(Records that describe objects)

——————————

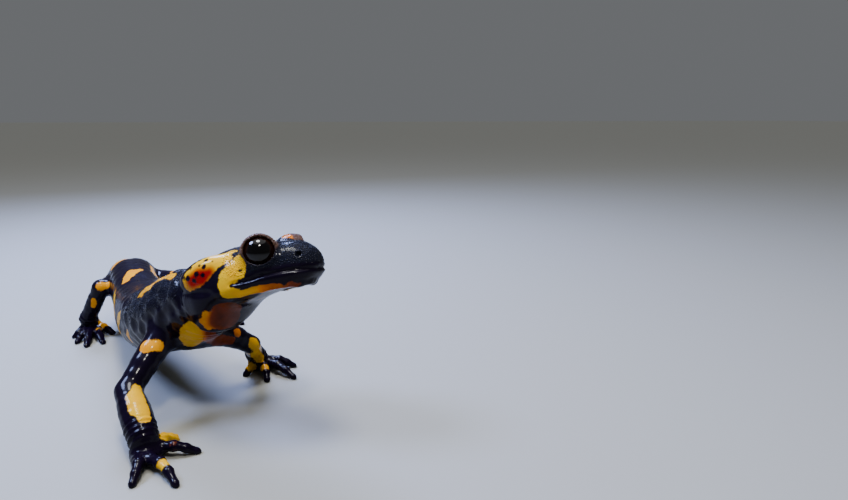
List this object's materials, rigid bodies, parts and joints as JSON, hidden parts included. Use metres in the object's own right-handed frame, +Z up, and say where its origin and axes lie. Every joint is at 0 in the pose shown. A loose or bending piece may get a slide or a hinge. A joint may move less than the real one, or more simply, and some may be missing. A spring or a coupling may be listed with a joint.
{
  "type": "fire salamander",
  "caption": "Still life-size model of a fire salamander standing with its head raised and turned aside, black with yellow and orange spots, its tail laid on the floor.",
  "frame": {"origin": "middle of the box around the animal, at floor level", "axes": "+X runs from the tail tip towards the front feet, +Z is up and +Y is the animal's left at the trunk"},
  "size_m": [0.1342, 0.0676, 0.0377],
  "materials": {
    "skin": "wet satin, black with yellow and orange spots",
    "eye": "high gloss, near black"
  },
  "bodies": {
    "root": {"head": "skin", "jaw": "skin", "eye_right": "eye", "eye_left": "eye", "neck": "skin", "chest": "skin", "trunk_front": "skin", "trunk_rear": "skin", "pelvis": "skin", "tail_base": "skin", "tail_middle": "skin", "tail_rear": "skin", "tail_tip": "skin", "upper_arm_right": "skin", "forearm_right": "skin", "hand_right": "skin", "upper_arm_left": "skin", "forearm_left": "skin", "hand_left": "skin", "thigh_right": "skin", "shank_right": "skin", "foot_right": "skin", "thigh_left": "skin", "shank_left": "skin", "foot_left": "skin"}
  },
  "joints": []
}
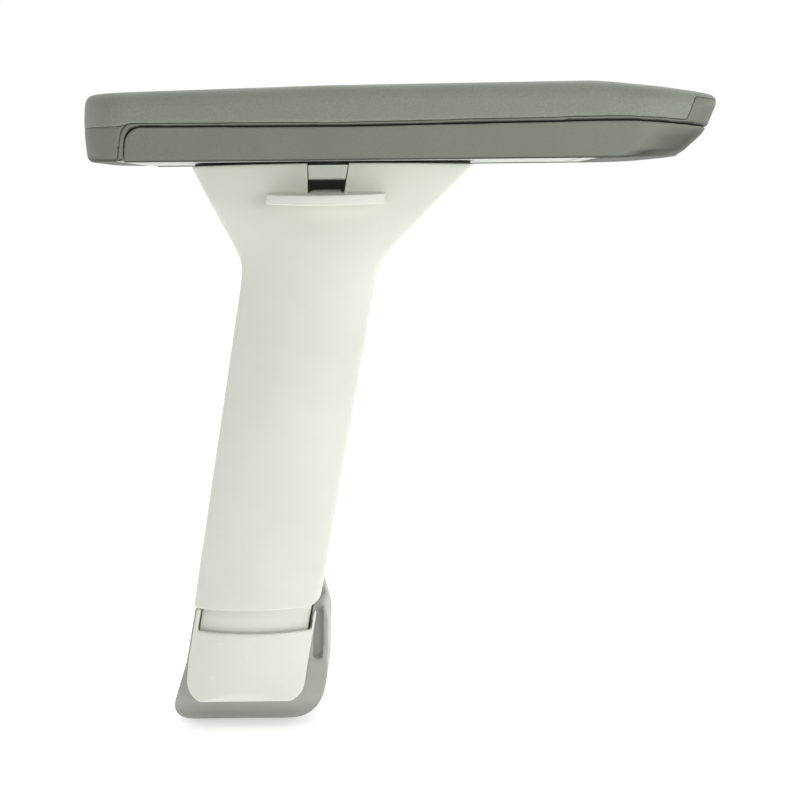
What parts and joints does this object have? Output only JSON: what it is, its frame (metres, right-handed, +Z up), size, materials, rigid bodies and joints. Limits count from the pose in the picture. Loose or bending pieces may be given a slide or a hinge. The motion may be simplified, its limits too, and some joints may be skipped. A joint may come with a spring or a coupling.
{
  "type": "chair armrest",
  "caption": "Height-adjustable chair armrest: grey soft pad on a white T-headed sleeve with a lift paddle, over a locking column and a J-shaped seat bracket.",
  "frame": {"origin": "middle of the four seat bolt holes, on the bracket arm's top face, which bolts up against the seat", "axes": "+X to the front of the chair and the pad's nose, +Z up, +Y in under the seat; the column stands at Y = -0.1 m and the outer side of the armrest faces -Y"},
  "size_m": [0.2553, 0.1895, 0.2749],
  "materials": {
    "white_plastic": "fine moulded satin",
    "pad_skin": "fine-grained matte foam skin",
    "pad_shell": "fine-grained matte",
    "bracket_paint": "satin powder coat on a casting",
    "plate_plastic": "satin",
    "black_plastic": "satin",
    "steel": "zinc plated"
  },
  "bodies": {
    "base": {"seat_bracket": "bracket_paint", "bracket_cover": "white_plastic", "inner_column": "white_plastic", "column_bolts": "steel", "column_cap": "black_plastic"},
    "upright": {"upright_sleeve": "white_plastic", "lower_glide_ring": "black_plastic", "head_cap": "white_plastic", "cap_screws": "steel", "lock_spine": "steel", "spine_screws": "steel", "lever_pin": "steel", "return_spring": "steel", "pivot_stud": "steel", "pivot_nut": "steel", "glide_plate": "black_plastic"},
    "lever": {"height_paddle": "white_plastic"},
    "rod": {"release_rod": "steel", "rod_collar": "black_plastic"},
    "bolt": {"lock_bolt": "steel"},
    "turntable": {"slide_carriage": "black_plastic", "friction_washer": "steel"},
    "pad": {"pad_base": "plate_plastic", "slide_rails": "black_plastic", "rail_screws": "steel", "slide_bumpers": "black_plastic", "pad_tray": "pad_shell", "pad_skirt": "pad_shell", "pad_insert": "black_plastic", "pad_cushion": "pad_skin", "pad_screws": "steel"}
  },
  "joints": [
    {"name": "height_slide", "type": "slide", "parent": "base", "child": "upright", "axis": [0.1736, 0, 0.9848], "range_m": [0, 0.06]},
    {"name": "rod_push", "type": "slide", "parent": "upright", "child": "rod", "axis": [-0.1736, 0, -0.9848], "range_m": [0, 0.0027], "stiffness_N_per_m": 800, "springref_m": -0.004, "deforming": ["return_spring"]},
    {"name": "lever_lift", "type": "hinge", "parent": "upright", "child": "lever", "pos_m": [0.04, -0.111, 0.2115], "axis": [-1, 0, 0], "range_deg": [0, 13.6]},
    {"name": "bolt_draw", "type": "slide", "parent": "upright", "child": "bolt", "axis": [0, -1, 0], "range_m": [0, 0.0028]},
    {"name": "pad_swivel", "type": "hinge", "parent": "upright", "child": "turntable", "pos_m": [0.041, -0.103, 0.2265], "axis": [0, 0, 1], "range_deg": [-20, 20]},
    {"name": "pad_depth", "type": "slide", "parent": "turntable", "child": "pad", "axis": [1, 0, 0], "range_m": [-0.025, 0.025]}
  ],
  "couplings": [
    {"joint": "lever_lift", "follows": "rod_push", "rad_per_m": 87.266},
    {"joint": "bolt_draw", "follows": "rod_push", "ratio": 1}
  ]
}
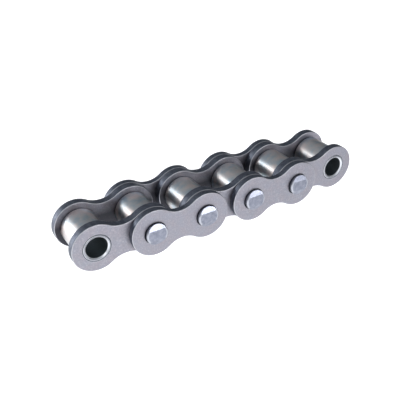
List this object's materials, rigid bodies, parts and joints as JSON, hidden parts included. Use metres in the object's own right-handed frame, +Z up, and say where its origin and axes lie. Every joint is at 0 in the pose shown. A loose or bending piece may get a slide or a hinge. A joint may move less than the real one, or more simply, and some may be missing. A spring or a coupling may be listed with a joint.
{
  "type": "roller chain",
  "caption": "Short length of single-strand roller chain: waisted link plates on riveted pins, turning rollers on bushes, open bushes at both ends.",
  "frame": {"origin": "middle of the chain's length and width, on the line through the pin axes with the chain straight", "axes": "+X along the chain, +Y along the pins from the front plates to the back ones, +Z up across the plates' height"},
  "size_m": [0.2236, 0.0534, 0.0332],
  "materials": {
    "link_plate": "matt, tumbled, fine grain",
    "roller": "satin, ground",
    "bush": "satin, turned",
    "pin": "satin, staked ends"
  },
  "bodies": {
    "inner_link_1": {"inner_plate_front_1": "link_plate", "inner_plate_back_1": "link_plate", "bush_1": "bush", "bush_2": "bush"},
    "inner_link_2": {"inner_plate_front_2": "link_plate", "inner_plate_back_2": "link_plate", "bush_3": "bush", "bush_4": "bush"},
    "inner_link_3": {"inner_plate_front_3": "link_plate", "inner_plate_back_3": "link_plate", "bush_5": "bush", "bush_6": "bush"},
    "outer_link_1": {"outer_plate_front_1": "link_plate", "outer_plate_back_1": "link_plate", "pin_1": "pin", "pin_2": "pin"},
    "outer_link_2": {"outer_plate_front_2": "link_plate", "outer_plate_back_2": "link_plate", "pin_3": "pin", "pin_4": "pin"},
    "roller_1": {"roller_1": "roller"},
    "roller_2": {"roller_2": "roller"},
    "roller_3": {"roller_3": "roller"},
    "roller_4": {"roller_4": "roller"},
    "roller_5": {"roller_5": "roller"},
    "roller_6": {"roller_6": "roller"}
  },
  "joints": [
    {"name": "hinge_2", "type": "hinge", "parent": "outer_link_1", "child": "inner_link_1", "pos_m": [-0.05715, 0, 0], "axis": [0, 1, 0], "range_deg": [-60, 60]},
    {"name": "hinge_3", "type": "hinge", "parent": "inner_link_2", "child": "outer_link_1", "pos_m": [-0.01905, 0, 0], "axis": [0, 1, 0], "range_deg": [-60, 60]},
    {"name": "hinge_4", "type": "hinge", "parent": "inner_link_2", "child": "outer_link_2", "pos_m": [0.01905, 0, 0], "axis": [0, 1, 0], "range_deg": [-60, 60]},
    {"name": "hinge_5", "type": "hinge", "parent": "outer_link_2", "child": "inner_link_3", "pos_m": [0.05715, 0, 0], "axis": [0, 1, 0], "range_deg": [-60, 60]},
    {"name": "roller_spin_1", "type": "hinge", "parent": "inner_link_1", "child": "roller_1", "pos_m": [-0.09525, 0, 0], "axis": [0, 1, 0], "continuous": true},
    {"name": "roller_spin_2", "type": "hinge", "parent": "inner_link_1", "child": "roller_2", "pos_m": [-0.05715, 0, 0], "axis": [0, 1, 0], "continuous": true},
    {"name": "roller_spin_3", "type": "hinge", "parent": "inner_link_2", "child": "roller_3", "pos_m": [-0.01905, 0, 0], "axis": [0, 1, 0], "continuous": true},
    {"name": "roller_spin_4", "type": "hinge", "parent": "inner_link_2", "child": "roller_4", "pos_m": [0.01905, 0, 0], "axis": [0, 1, 0], "continuous": true},
    {"name": "roller_spin_5", "type": "hinge", "parent": "inner_link_3", "child": "roller_5", "pos_m": [0.05715, 0, 0], "axis": [0, 1, 0], "continuous": true},
    {"name": "roller_spin_6", "type": "hinge", "parent": "inner_link_3", "child": "roller_6", "pos_m": [0.09525, 0, 0], "axis": [0, 1, 0], "continuous": true}
  ]
}
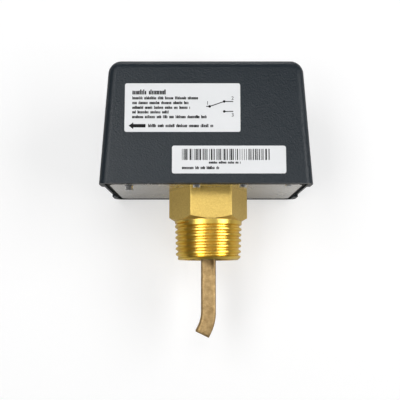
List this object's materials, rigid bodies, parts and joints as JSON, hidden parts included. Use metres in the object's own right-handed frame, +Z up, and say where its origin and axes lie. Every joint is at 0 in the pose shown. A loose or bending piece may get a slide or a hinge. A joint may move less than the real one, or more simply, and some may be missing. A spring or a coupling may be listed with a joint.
{
  "type": "paddle flow switch",
  "caption": "Paddle flow switch: black moulded cover on a steel plate, brass hexagon body with tapered male pipe thread, and a bent brass arm that trips a snap-action switch.",
  "frame": {"origin": "on the axis of the pipe thread, at the shoulder where the thread meets the hexagon", "axes": "+Z up into the cover, liquid flows towards -X, the cover's front with the labels looks to -Y"},
  "size_m": [0.1007, 0.059, 0.1328],
  "materials": {
    "moulded_black": "fine-grained moulded black",
    "label_white": "printed white label",
    "brass_machined": "machined and tumbled",
    "brass_cast": "sand cast",
    "plate_steel": "brushed, mirror-like",
    "zinc_steel": "zinc plated",
    "rubber_black": "matt",
    "bellows_bronze": "thin phosphor bronze",
    "switch_black": "phenolic moulding",
    "plunger_red": "moulded",
    "spring_steel": "drawn wire"
  },
  "bodies": {
    "base": {"hex_body": "brass_machined", "body_seal": "rubber_black", "lock_nut": "brass_machined", "base_plate": "plate_steel", "plate_nuts": "zinc_steel", "cover_gasket": "rubber_black", "mechanism_frame": "zinc_steel", "frame_screws": "zinc_steel", "pivot_pin": "zinc_steel", "pin_clips": "zinc_steel", "bellows": "bellows_bronze", "bellows_collar": "brass_machined", "range_spring": "spring_steel", "switch_case": "switch_black", "terminal_common": "brass_machined", "terminal_normally_open": "brass_machined", "terminal_normally_closed": "brass_machined", "terminal_screws": "zinc_steel", "switch_screws": "zinc_steel", "switch_nuts": "zinc_steel", "cover_posts": "zinc_steel", "earth_screw": "zinc_steel", "clip_screw": "zinc_steel", "earth_washer": "zinc_steel", "wire_clip": "zinc_steel"},
    "arm": {"paddle_arm": "brass_cast", "bellows_ring": "brass_machined", "switch_lever": "zinc_steel", "lever_screws": "zinc_steel", "spring_seat": "brass_machined"},
    "plunger": {"switch_plunger": "plunger_red"},
    "range_adjuster": {"range_screw": "zinc_steel"},
    "range_follower": {"range_nut": "brass_machined"},
    "cover_assembly": {"cover": "moulded_black", "cover_screws": "zinc_steel", "cable_grommet": "rubber_black", "rating_label": "label_white", "serial_label": "label_white"}
  },
  "joints": [
    {"name": "paddle_swing", "type": "hinge", "parent": "base", "child": "arm", "pos_m": [0, 0, 0.029], "axis": [0, 1, 0], "range_deg": [0, 7], "stiffness_Nm_per_rad": 0.6, "springref_deg": -6.88, "deforming": ["bellows", "range_spring"]},
    {"name": "plunger_travel", "type": "slide", "parent": "base", "child": "plunger", "axis": [0, 0, 1], "range_m": [-0.0016, 0]},
    {"name": "range_turn", "type": "hinge", "parent": "base", "child": "range_adjuster", "pos_m": [-0.02505, 0.01028, 0.06], "axis": [0, 0, 1], "range_deg": [0, 1125]},
    {"name": "range_travel", "type": "slide", "parent": "base", "child": "range_follower", "axis": [0, 0, 1], "range_m": [-0.0024, 0]},
    {"name": "cover_lift", "type": "slide", "parent": "base", "child": "cover_assembly", "axis": [0, 0, 1], "range_m": [0, 0.06]}
  ],
  "couplings": [
    {"joint": "plunger_travel", "follows": "paddle_swing", "m_per_rad": -0.0115},
    {"joint": "range_turn", "follows": "range_travel", "rad_per_m": -7854}
  ]
}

——————————

→ JOB:
Gather up every line in the data above that contains the word "from", copying each one.

→ REPLY TO THE TASK:
  "frame": {"origin": "middle of the box around the animal, at floor level", "axes": "+X runs from the tail tip towards the front feet, +Z is up and +Y is the animal's left at the trunk"},
What parts and joints does this object have? Output only JSON: what it is, its frame (metres, right-handed, +Z up), size, materials, rigid bodies and joints. Limits count from the pose in the picture. Loose or bending pieces may be given a slide or a hinge. The motion may be simplified, its limits too, and some joints may be skipped. A joint may come with a spring or a coupling.
  "frame": {"origin": "middle of the chain's length and width, on the line through the pin axes with the chain straight", "axes": "+X along the chain, +Y along the pins from the front plates to the back ones, +Z up across the plates' height"},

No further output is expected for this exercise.